Stated goal: Give back exactly the lines from the start of the listing to the line containing "CATCH_WALL = 1.0", inclusive, and nothing beyond them.
>> start
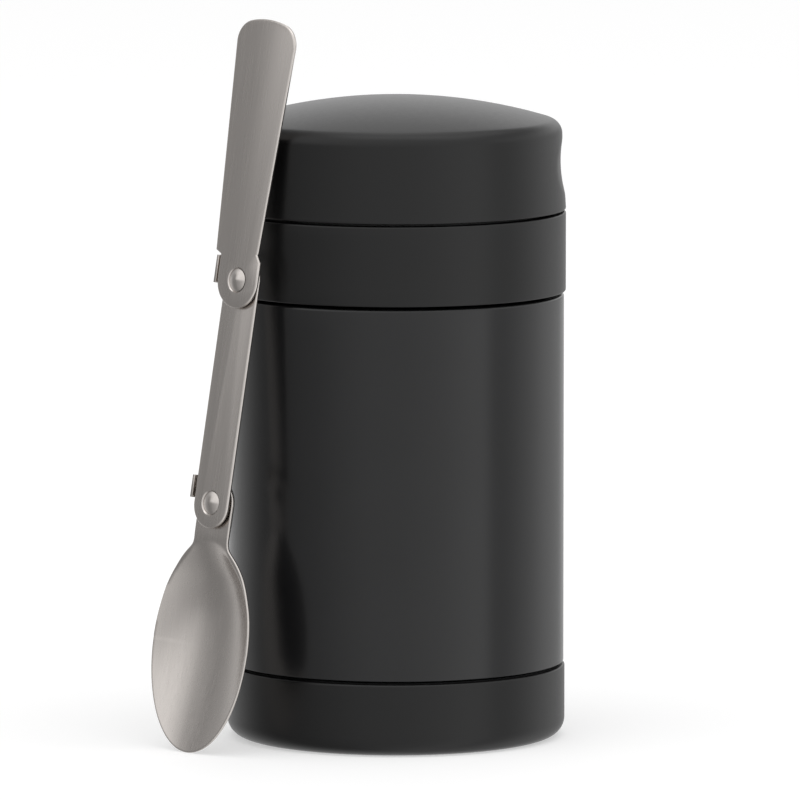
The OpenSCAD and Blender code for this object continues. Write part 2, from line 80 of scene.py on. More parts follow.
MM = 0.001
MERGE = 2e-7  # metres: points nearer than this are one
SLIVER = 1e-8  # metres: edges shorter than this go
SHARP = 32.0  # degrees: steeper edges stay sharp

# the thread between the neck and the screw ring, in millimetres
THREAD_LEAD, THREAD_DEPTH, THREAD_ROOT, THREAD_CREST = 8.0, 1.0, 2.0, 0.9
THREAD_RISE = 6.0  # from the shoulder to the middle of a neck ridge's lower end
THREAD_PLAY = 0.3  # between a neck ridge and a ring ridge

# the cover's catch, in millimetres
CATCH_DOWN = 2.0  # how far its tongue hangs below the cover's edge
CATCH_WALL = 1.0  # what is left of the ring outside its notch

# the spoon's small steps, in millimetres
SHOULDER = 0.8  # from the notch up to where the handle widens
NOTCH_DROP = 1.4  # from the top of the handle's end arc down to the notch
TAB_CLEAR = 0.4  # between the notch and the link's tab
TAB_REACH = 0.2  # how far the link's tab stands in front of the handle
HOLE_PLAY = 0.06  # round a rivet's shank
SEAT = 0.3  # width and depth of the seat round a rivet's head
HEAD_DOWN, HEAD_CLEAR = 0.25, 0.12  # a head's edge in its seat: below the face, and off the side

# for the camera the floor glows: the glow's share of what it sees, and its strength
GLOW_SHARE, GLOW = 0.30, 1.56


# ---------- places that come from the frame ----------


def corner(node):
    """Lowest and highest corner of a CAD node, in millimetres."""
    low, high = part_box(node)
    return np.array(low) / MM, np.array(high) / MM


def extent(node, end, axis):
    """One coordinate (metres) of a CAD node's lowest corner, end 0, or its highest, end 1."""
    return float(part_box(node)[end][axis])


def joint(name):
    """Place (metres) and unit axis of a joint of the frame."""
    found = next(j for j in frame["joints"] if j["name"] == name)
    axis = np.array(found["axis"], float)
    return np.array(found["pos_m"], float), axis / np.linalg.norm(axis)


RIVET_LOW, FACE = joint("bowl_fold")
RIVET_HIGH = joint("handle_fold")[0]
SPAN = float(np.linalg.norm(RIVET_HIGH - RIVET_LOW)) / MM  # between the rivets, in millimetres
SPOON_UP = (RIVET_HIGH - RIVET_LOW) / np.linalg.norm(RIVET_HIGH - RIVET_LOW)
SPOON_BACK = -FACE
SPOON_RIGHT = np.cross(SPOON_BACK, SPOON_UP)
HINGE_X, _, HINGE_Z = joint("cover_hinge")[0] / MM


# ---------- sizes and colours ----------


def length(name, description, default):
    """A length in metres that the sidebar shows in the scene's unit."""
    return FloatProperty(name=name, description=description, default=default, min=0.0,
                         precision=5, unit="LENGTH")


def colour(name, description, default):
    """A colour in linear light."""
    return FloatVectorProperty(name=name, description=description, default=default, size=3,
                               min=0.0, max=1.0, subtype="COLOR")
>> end
Complete response:
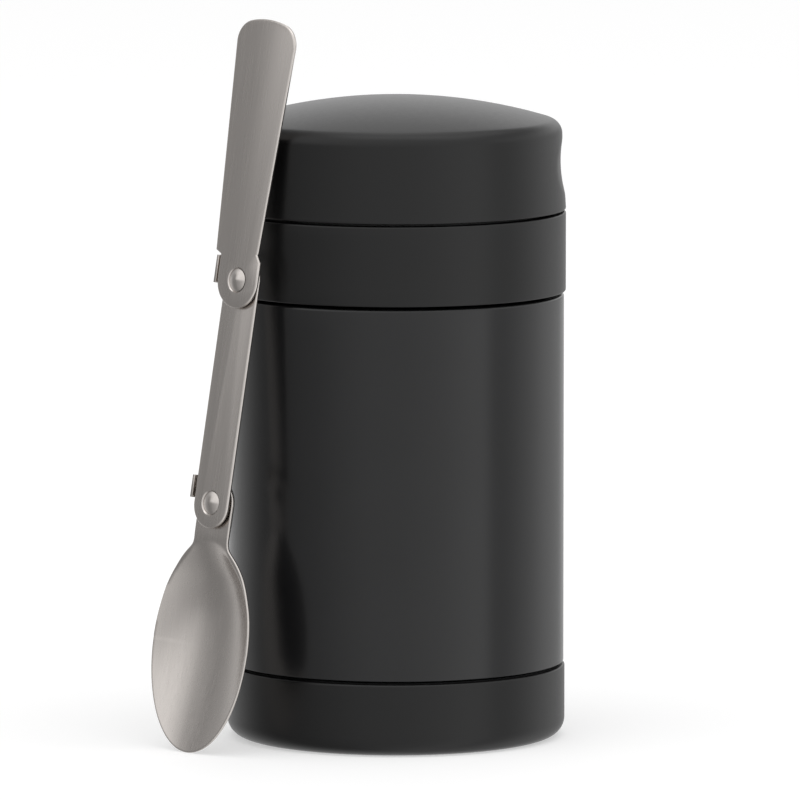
The OpenSCAD and Blender code for this object continues. Write part 2, from line 80 of scene.py on. More parts follow.
MM = 0.001
MERGE = 2e-7  # metres: points nearer than this are one
SLIVER = 1e-8  # metres: edges shorter than this go
SHARP = 32.0  # degrees: steeper edges stay sharp

# the thread between the neck and the screw ring, in millimetres
THREAD_LEAD, THREAD_DEPTH, THREAD_ROOT, THREAD_CREST = 8.0, 1.0, 2.0, 0.9
THREAD_RISE = 6.0  # from the shoulder to the middle of a neck ridge's lower end
THREAD_PLAY = 0.3  # between a neck ridge and a ring ridge

# the cover's catch, in millimetres
CATCH_DOWN = 2.0  # how far its tongue hangs below the cover's edge
CATCH_WALL = 1.0  # what is left of the ring outside its notch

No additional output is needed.